Many Ladenburg advisers run their RIA businesses through Schwab Advisor Services or Fidelity Clearing & Custody Solutions, Mr. Henschen said. "Those types of assets are not attractive to a firm like LPL."
A private-equity fund could also make either a majority or minority investment and essentially recapitalize the firm, he added. Private-equity funds have been extremely active buyers of broker-dealers and registered investment advisers, seeking outsized returns.
Unlike some other independent broker-dealer networks, Ladenburg Thalmann also has small investment banking and asset management businesses.
A spokesperson for Advisor Group could not be reached for comment. A spokesperson for Cetera Financial did not return a call to comment. A spokesman for Ladenburg declined to comment.
Meanwhile, one investment banking source, who asked not to be named, said that Ladenburg Thalmann's enterprise value is close to $1 billion, making that the floor for any potential bid on the company.
It's a seller's market for broker-dealers and RIAs, the banker noted, but falling interest rates mean broker-dealers generate less cash flow from client deposits, making it a propitious time to sell.
Enterprise value is commonly used as a metric in potential acquisitions. It's calculated by adding the market capitalization of a company and its long- and short-term debt, minus any cash on hand.
The share price of Ladenburg Thalmann jumped on this week's news of a potential acquisition. It opened the week trading at $1.98 but by Friday at noon had risen 24.2% to $2.46.
The company's market capitalization at midday Friday was $365.4 million.

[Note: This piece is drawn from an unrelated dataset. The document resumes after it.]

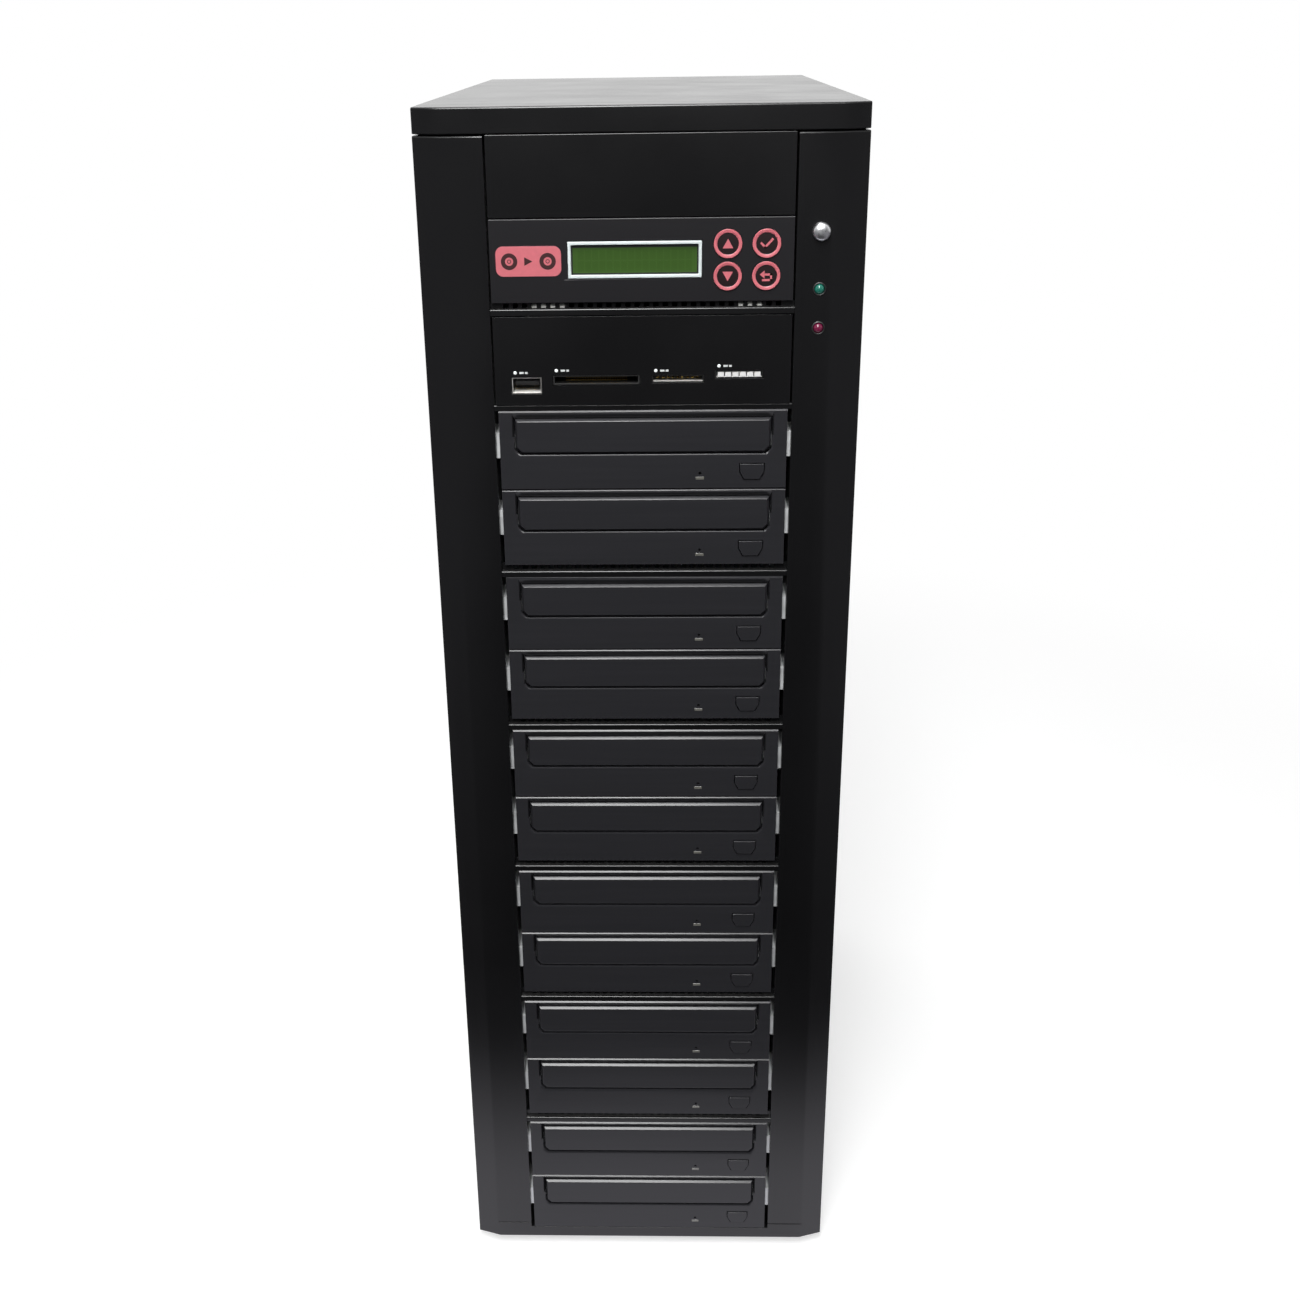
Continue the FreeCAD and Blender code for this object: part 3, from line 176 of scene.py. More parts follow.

Add in notes payable of $335.7 million and preferred stock of $425.3 million, and the total is slightly more than $1.1 billion. Subtract $72 million in reserves for regulatory net capital requirements, and the enterprise value for the business is between $1 billion and $1.1 billion.
Ladenburg Thalmann started building its network of independent broker-dealers in 2007 when it bought Investacorp Inc. Since then, it has acquired Triad Advisors Inc., Securities America, Securities Service Network Inc. and KMS Financial Services Inc.
Those firms had close to 4,400 advisers at the end of last year and reported $1.38 billion in total revenue at the end of 2018, according to InvestmentNews data.
The company reported client assets of $178 billion at the end of June.